** WRITTEN REQUEST **
Copy each line of the data below with the word "Blender".

----------------

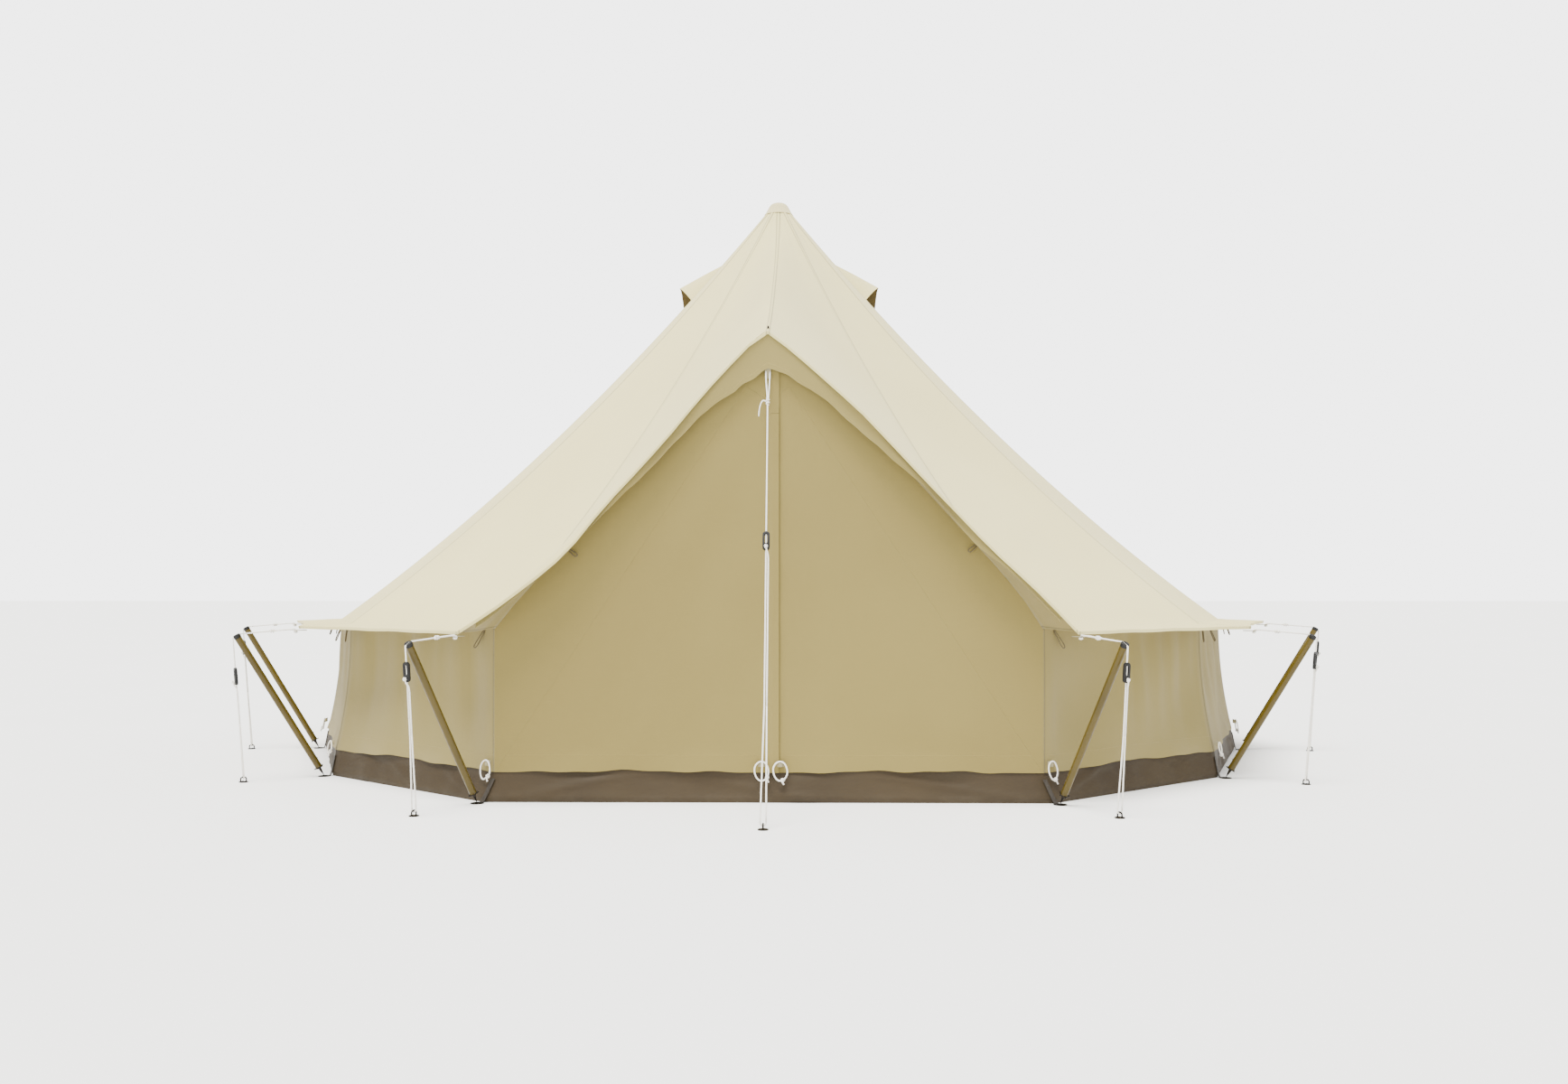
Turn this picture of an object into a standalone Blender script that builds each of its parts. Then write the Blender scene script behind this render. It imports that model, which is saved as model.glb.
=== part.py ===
"""Bell tent on a deck kit: conical canvas roof, low walls, A-frame doorway and leaning guy poles.

Metres, +Z up. The origin is on the ground under the centre pole, and the door faces -Y.
Corner number i stands at the angle i * PANEL_ANGLE, counted from -Y towards +X.
"""

import math

import bmesh
import bpy
from mathutils import Matrix, Vector

# Plan of the tent
PANELS = 13
PANEL_ANGLE = 2 * math.pi / PANELS
GROUND_RADIUS = 2.50
CLEARANCE = 0.0003
CANVAS = 0.002

# Roof
CROWN_RADIUS = 0.045
CROWN_HEIGHT = 3.03
WALL_TOP_RADIUS = 2.41
WALL_LINE_HEIGHT = 0.708
EAVE_RADIUS = 2.647
EAVE_HEIGHT = 0.700
ROOF_SAG = 0.143
EAVE_DRAW = 0.03
PANEL_SINK = 0.02
EAVE_HEM = 0.02
ROOF_COLUMNS = 4
ROOF_STATIONS = (0.0, 0.1, 0.26, 0.48, 0.73, 1.0)
HEM_SEAM = 0.94

# Door hood
HOOD_CREST = 1.893
HOOD_HEIGHT = 1.885
HOOD_CURVE = 0.75
HOOD_SEAM = 0.68
VALANCE_DROPS = ((0.0, 0.130), (0.06, 0.105), (0.15, 0.080), (0.5, 0.075), (0.95, 0.035))
VALANCE_STATIONS = (0.0, 0.03, 0.06, 0.1, 0.15, 0.25, 0.375, 0.5, 0.625, 0.75, 0.85, 0.95)
VALANCE_SEAT = 0.0049

# Walls and doorway
WALL_HEM_RADIUS = 2.48
WALL_HEM_HEIGHT = 0.12
WALL_COLUMNS = 12
WALL_FOLDS = 3
WALL_LEVELS = (0.52, 0.32)
FOLD_DEPTH = 0.012
DOOR_PLANE = 2.185
HOOD_OVERHANG = 0.030
HOOD_REACH = DOOR_PLANE + HOOD_OVERHANG
DOOR_HALF_WIDTH = 1.116
DOOR_PEAK = 1.83
LEAF_TOP = 1.693
LEAF_GAP = 0.002
LEAF_ROWS = 7
LEAF_COLUMNS = 6
LEAF_FOLD_DEPTH = 0.006
SPLIT_X = 0.045
ARCH_COLUMNS = 8
ARCH_SEAT = 0.0034

# Door fastening
ZIP_WIDTH = 0.010
ZIP_THICKNESS = 0.004
FLAP_WIDTH = 0.053
FLAP_STANDOFF = 0.0085
FLAP_THICKNESS = 0.002
FLAP_TOP_GAP = 0.02
FLAP_STEPS = (0.012, 0.024)
PULL_WIDTH = 0.0086
PULL_DEPTH = 0.0018
PULL_HEIGHT = 0.016
PULL_TAB = (0.008, 0.0018, 0.034)
PULL_TAB_TOP = 0.011
PULL_BITE = 0.0004
PULL_REST = 0.03

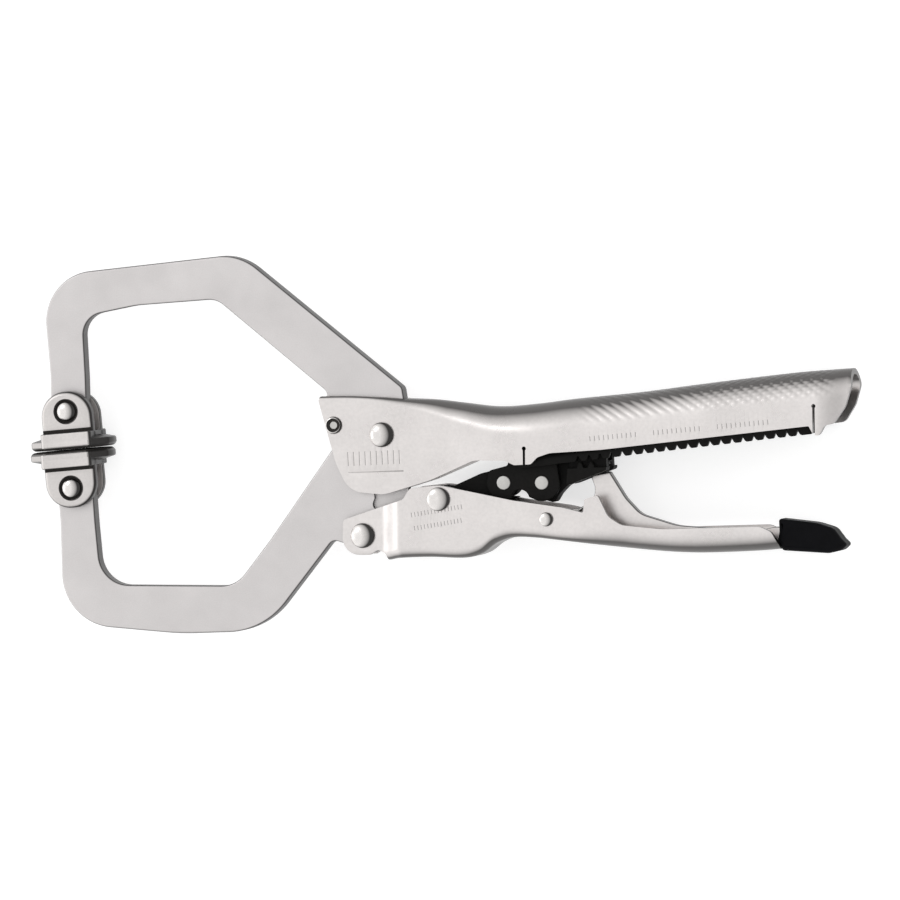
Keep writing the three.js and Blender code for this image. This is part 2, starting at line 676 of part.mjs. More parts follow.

----------------

** ANSWER IN FULL **
Turn this picture of an object into a standalone Blender script that builds each of its parts. Then write the Blender scene script behind this render. It imports that model, which is saved as model.glb.
Keep writing the three.js and Blender code for this image. This is part 2, starting at line 676 of part.mjs. More parts follow.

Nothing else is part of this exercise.